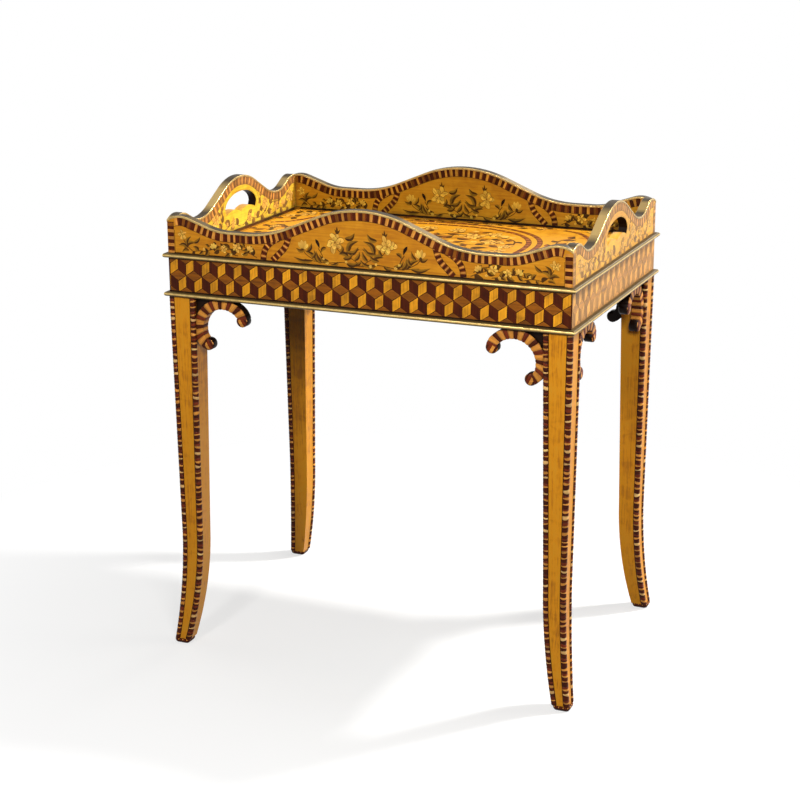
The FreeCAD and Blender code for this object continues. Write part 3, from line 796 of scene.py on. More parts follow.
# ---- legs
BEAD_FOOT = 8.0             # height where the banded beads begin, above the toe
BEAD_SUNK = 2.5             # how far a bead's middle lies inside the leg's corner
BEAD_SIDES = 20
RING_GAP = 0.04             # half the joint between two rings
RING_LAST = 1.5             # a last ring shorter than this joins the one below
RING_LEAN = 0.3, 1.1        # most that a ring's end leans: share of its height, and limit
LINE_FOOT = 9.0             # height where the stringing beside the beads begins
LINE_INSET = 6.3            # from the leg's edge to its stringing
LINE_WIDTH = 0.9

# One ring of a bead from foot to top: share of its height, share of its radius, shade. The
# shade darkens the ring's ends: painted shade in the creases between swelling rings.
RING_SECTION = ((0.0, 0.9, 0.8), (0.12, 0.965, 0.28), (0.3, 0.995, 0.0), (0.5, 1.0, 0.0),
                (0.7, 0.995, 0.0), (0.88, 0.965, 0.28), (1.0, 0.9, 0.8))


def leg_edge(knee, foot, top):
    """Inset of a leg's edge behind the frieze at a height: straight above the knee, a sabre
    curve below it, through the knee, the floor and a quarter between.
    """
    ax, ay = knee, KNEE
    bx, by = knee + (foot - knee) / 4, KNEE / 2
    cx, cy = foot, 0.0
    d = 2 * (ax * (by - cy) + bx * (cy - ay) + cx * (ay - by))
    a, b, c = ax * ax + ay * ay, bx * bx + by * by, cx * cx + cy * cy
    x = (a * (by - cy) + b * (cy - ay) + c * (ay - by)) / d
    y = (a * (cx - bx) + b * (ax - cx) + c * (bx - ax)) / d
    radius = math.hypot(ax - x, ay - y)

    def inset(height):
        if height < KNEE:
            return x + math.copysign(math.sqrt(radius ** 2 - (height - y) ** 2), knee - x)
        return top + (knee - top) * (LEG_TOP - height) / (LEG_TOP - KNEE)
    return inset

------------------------

» **GOAL**
Give the material above again, word for word.

» **RESULT OF THE EXERCISE**
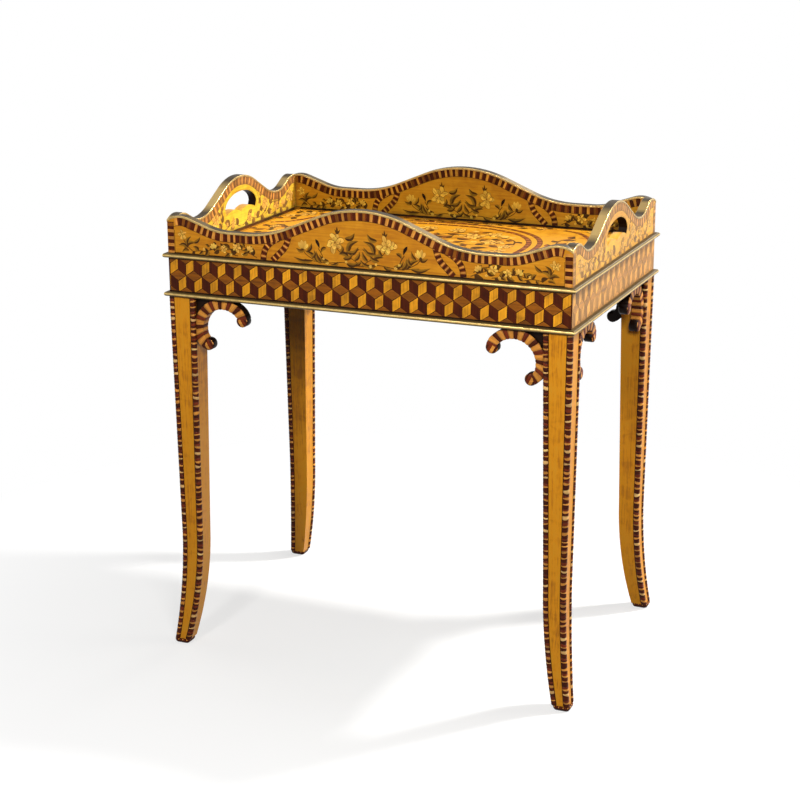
The FreeCAD and Blender code for this object continues. Write part 3, from line 796 of scene.py on. More parts follow.
# ---- legs
BEAD_FOOT = 8.0             # height where the banded beads begin, above the toe
BEAD_SUNK = 2.5             # how far a bead's middle lies inside the leg's corner
BEAD_SIDES = 20
RING_GAP = 0.04             # half the joint between two rings
RING_LAST = 1.5             # a last ring shorter than this joins the one below
RING_LEAN = 0.3, 1.1        # most that a ring's end leans: share of its height, and limit
LINE_FOOT = 9.0             # height where the stringing beside the beads begins
LINE_INSET = 6.3            # from the leg's edge to its stringing
LINE_WIDTH = 0.9

# One ring of a bead from foot to top: share of its height, share of its radius, shade. The
# shade darkens the ring's ends: painted shade in the creases between swelling rings.
RING_SECTION = ((0.0, 0.9, 0.8), (0.12, 0.965, 0.28), (0.3, 0.995, 0.0), (0.5, 1.0, 0.0),
                (0.7, 0.995, 0.0), (0.88, 0.965, 0.28), (1.0, 0.9, 0.8))


def leg_edge(knee, foot, top):
    """Inset of a leg's edge behind the frieze at a height: straight above the knee, a sabre
    curve below it, through the knee, the floor and a quarter between.
    """
    ax, ay = knee, KNEE
    bx, by = knee + (foot - knee) / 4, KNEE / 2
    cx, cy = foot, 0.0
    d = 2 * (ax * (by - cy) + bx * (cy - ay) + cx * (ay - by))
    a, b, c = ax * ax + ay * ay, bx * bx + by * by, cx * cx + cy * cy
    x = (a * (by - cy) + b * (cy - ay) + c * (ay - by)) / d
    y = (a * (cx - bx) + b * (ax - cx) + c * (bx - ax)) / d
    radius = math.hypot(ax - x, ay - y)

    def inset(height):
        if height < KNEE:
            return x + math.copysign(math.sqrt(radius ** 2 - (height - y) ** 2), knee - x)
        return top + (knee - top) * (LEG_TOP - height) / (LEG_TOP - KNEE)
    return inset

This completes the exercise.